AMBITIOUS plans have been revealed for a new 2,000 seater entertainment arena and indoor ice rink at the former Frontierland.
The ex-fairground could also become home to a sculpture gallery, 50 apartments, shops and cafes and a spectacular walkway, linking the site to the railway station and the seafront.
InsideLA, a Lancaster-based group of designers, project managers and tradesmen, have unveiled their ‘Morecambe Central’ project hoping the public will get behind it.
Gary Lightfoot, project manager, called it “potentially the most important development for Morecambe in decades”.
The InsideLA team also includes James Halliday, CEO of Lancaster-based digital marketing company 21EV, and Lancaster architect Shaun Graham.
“This proposal would enhance Morecambe’s desirability as a tourist destination,” said Mr Lightfoot. “With the demise of The Dome a few years ago, Morecambe now has no purpose-built, large auditorium and we think this is a serious hindrance to Morecambe’s weekend festival ambitions.”

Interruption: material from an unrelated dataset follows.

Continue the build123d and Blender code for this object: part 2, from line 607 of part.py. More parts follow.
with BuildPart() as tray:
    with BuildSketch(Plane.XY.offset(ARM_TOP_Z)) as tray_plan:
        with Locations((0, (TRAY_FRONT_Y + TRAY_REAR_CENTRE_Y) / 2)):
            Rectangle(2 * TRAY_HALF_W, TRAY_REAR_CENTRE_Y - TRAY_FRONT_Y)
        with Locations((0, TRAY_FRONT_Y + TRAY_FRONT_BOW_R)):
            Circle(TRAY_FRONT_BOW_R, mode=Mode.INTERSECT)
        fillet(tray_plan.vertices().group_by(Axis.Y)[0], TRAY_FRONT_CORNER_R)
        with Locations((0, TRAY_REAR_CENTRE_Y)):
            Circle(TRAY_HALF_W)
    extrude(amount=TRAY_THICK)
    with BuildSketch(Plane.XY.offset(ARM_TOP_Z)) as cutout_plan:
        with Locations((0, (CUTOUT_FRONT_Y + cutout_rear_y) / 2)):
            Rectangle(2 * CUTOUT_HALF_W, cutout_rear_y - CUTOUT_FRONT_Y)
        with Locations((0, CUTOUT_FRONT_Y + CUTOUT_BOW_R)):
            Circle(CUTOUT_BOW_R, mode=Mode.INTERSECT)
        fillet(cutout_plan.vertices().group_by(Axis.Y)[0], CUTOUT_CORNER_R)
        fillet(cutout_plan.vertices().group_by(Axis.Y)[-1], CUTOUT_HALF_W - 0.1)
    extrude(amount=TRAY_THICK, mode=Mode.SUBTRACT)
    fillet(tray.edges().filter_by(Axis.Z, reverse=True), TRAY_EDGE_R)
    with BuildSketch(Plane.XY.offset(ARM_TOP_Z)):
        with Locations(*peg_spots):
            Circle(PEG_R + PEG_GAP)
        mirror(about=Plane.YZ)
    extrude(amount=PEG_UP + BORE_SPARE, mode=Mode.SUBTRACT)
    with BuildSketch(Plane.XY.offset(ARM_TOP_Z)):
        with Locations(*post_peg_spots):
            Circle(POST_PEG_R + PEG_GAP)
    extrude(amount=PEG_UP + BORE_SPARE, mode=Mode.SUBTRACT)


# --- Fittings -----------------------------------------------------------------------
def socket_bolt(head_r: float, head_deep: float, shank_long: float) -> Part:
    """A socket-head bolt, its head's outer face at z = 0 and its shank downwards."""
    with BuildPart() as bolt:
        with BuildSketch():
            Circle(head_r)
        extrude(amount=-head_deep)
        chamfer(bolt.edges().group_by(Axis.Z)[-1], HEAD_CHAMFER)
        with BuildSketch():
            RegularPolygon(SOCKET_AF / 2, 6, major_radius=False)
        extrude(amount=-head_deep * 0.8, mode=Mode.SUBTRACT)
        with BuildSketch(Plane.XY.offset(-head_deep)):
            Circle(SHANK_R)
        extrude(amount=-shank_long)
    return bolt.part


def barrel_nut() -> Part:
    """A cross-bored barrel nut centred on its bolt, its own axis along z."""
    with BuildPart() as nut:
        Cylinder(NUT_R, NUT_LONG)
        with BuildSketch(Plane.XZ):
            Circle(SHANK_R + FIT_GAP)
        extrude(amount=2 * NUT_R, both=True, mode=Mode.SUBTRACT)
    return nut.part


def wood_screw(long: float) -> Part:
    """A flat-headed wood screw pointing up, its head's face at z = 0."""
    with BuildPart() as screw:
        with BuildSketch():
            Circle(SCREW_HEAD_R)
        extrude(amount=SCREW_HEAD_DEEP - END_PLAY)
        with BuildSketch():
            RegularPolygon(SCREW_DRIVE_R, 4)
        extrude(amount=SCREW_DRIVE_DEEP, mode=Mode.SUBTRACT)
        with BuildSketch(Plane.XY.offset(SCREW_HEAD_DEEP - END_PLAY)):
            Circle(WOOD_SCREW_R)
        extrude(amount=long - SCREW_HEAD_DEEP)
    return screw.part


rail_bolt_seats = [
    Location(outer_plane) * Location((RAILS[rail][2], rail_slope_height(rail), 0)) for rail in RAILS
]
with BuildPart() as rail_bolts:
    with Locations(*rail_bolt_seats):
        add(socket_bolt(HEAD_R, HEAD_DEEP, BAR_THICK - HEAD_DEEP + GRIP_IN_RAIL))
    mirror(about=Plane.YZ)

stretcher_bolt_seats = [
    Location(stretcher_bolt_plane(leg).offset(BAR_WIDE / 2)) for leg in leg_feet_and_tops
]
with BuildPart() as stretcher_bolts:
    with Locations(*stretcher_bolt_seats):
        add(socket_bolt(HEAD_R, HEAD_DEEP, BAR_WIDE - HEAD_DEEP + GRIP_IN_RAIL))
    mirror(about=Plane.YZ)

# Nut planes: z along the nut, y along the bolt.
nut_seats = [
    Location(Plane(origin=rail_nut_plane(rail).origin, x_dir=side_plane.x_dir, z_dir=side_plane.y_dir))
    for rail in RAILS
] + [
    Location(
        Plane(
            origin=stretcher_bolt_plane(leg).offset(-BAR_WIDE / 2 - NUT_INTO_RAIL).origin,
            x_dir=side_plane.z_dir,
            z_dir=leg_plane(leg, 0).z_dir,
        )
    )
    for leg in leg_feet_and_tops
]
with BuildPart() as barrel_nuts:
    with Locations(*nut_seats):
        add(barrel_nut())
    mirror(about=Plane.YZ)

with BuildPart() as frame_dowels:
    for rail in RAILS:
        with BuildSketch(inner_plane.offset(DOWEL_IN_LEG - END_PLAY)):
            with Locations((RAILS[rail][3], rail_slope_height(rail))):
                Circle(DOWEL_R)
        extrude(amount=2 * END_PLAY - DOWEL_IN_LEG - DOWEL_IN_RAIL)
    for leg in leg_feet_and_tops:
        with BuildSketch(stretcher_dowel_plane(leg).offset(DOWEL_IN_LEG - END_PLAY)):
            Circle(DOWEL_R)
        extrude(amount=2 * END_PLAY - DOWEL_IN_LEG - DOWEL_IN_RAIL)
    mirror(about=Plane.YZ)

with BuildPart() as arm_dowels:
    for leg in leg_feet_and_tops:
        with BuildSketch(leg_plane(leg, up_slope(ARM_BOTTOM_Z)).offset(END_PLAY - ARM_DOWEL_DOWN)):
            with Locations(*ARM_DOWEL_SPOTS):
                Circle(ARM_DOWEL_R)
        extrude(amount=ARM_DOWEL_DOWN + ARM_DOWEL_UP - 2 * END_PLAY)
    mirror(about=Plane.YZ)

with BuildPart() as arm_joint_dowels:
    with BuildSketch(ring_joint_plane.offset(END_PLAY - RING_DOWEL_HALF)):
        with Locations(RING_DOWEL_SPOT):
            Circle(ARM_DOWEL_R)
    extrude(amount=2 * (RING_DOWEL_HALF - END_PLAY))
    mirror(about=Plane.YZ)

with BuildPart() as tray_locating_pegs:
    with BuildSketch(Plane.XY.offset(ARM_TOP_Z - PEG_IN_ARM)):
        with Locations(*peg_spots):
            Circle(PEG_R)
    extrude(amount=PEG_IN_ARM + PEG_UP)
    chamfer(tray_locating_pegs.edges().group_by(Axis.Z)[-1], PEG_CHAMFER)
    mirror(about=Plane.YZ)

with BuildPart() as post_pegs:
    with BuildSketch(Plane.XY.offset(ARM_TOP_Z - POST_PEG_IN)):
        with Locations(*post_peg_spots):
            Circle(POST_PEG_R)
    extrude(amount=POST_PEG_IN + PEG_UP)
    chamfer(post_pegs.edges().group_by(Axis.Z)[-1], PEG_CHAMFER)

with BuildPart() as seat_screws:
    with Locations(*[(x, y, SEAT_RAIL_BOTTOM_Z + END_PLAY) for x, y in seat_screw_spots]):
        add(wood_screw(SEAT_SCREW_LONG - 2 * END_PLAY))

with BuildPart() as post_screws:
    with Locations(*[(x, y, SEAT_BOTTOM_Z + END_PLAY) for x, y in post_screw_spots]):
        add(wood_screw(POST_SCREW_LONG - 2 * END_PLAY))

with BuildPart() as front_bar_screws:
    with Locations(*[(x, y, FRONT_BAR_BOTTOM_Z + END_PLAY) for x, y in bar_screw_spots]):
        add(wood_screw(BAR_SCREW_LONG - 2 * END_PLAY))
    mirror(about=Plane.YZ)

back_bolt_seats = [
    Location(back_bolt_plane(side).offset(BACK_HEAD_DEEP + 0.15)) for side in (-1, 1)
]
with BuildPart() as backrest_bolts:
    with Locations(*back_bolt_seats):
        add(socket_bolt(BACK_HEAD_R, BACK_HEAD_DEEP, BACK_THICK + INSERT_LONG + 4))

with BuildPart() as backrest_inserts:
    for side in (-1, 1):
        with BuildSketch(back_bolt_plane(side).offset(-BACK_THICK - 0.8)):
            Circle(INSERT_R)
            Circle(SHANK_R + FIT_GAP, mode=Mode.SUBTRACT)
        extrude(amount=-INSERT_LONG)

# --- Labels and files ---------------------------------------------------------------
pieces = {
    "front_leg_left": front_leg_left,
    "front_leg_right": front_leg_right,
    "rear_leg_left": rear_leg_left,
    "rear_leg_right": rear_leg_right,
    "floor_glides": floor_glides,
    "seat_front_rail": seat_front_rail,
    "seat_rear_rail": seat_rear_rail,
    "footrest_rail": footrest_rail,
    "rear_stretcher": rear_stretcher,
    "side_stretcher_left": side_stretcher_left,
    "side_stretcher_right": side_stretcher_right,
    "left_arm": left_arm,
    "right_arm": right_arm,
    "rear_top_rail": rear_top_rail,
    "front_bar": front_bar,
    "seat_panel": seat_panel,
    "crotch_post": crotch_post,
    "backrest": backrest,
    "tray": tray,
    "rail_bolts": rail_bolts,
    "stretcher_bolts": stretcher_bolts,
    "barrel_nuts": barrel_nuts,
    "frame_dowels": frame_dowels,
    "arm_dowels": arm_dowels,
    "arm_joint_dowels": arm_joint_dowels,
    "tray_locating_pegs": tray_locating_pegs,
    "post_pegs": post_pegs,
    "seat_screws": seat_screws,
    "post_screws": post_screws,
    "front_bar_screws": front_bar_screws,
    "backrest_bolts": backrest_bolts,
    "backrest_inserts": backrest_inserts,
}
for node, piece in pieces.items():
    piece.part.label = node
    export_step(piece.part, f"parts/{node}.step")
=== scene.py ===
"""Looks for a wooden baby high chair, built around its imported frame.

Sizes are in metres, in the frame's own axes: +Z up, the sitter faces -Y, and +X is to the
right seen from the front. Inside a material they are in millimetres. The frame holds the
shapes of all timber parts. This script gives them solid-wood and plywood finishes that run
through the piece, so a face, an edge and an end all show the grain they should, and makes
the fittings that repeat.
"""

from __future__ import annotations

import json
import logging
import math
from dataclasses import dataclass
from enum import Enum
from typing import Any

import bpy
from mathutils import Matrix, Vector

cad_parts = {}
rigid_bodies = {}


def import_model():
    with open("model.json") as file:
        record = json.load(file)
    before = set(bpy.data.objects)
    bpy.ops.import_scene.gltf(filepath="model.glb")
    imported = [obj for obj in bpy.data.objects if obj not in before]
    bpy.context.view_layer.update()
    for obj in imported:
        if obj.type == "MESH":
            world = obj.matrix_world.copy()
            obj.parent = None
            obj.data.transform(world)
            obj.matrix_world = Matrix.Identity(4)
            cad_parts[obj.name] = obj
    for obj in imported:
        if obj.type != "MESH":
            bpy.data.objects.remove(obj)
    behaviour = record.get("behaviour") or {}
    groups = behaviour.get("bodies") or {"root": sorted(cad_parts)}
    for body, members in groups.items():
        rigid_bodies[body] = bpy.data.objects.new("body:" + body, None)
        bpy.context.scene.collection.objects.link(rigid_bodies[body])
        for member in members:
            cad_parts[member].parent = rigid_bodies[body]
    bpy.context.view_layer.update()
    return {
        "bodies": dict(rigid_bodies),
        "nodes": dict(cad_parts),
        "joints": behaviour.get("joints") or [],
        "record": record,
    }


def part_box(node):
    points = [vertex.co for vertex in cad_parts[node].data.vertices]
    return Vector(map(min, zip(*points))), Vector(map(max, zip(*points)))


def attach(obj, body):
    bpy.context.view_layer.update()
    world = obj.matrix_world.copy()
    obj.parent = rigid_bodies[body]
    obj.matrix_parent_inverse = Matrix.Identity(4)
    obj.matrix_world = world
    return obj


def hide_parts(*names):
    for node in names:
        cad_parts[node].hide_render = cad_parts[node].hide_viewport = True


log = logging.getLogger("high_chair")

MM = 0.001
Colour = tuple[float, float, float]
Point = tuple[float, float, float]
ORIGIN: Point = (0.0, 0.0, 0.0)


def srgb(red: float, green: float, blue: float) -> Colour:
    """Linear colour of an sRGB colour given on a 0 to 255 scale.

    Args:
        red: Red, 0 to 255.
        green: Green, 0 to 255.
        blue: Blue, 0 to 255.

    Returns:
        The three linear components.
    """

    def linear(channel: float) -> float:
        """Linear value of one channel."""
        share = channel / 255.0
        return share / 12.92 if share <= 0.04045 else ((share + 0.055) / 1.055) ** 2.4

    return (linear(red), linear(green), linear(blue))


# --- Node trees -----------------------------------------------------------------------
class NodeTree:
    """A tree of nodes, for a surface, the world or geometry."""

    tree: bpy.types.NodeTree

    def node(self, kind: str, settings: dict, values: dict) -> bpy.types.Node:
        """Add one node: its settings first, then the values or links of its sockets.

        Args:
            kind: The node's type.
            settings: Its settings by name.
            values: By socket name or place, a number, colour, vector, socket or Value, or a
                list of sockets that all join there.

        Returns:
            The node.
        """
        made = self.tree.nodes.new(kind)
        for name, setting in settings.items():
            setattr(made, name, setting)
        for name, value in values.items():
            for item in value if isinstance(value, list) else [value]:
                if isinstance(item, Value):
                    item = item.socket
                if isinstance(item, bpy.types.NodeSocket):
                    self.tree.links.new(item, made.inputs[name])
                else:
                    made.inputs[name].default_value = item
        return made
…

The blueprint for the Frontierland site comes hot on the heels of plans to revolutionise the Polo Tower.
Robert Aitken, an international museum designer from Bare, recently unveiled his vision for a one-of-a-kind ‘Digital Tower’ to replace the disused former fairground ride.
Mr Halliday said InsideLA would be interested in working with Mr Aitken to make both schemes happen.
InsideLA, who have spent three years developing their concept, are also in talks with site owners Morrisons.
The land is believed to be available for around £3m. They would also have to obtain planning permission from Lancaster City Council before work could begin.
A spokesman for Morrisons said: “We are continuing our discussions with the council planning department about the future use of the (Frontierland) site and will be considering all options.
“We will be meeting with the planners shortly to consider how the site can be integrated as part of the council’s intention for links to the town centre.”
Following the closure of The Dome and The Carleton, the Platform is the town’s sole remaining purpose-built live entertainment venue. The 1,000-capacity former railway station is operated by Lancaster City Council.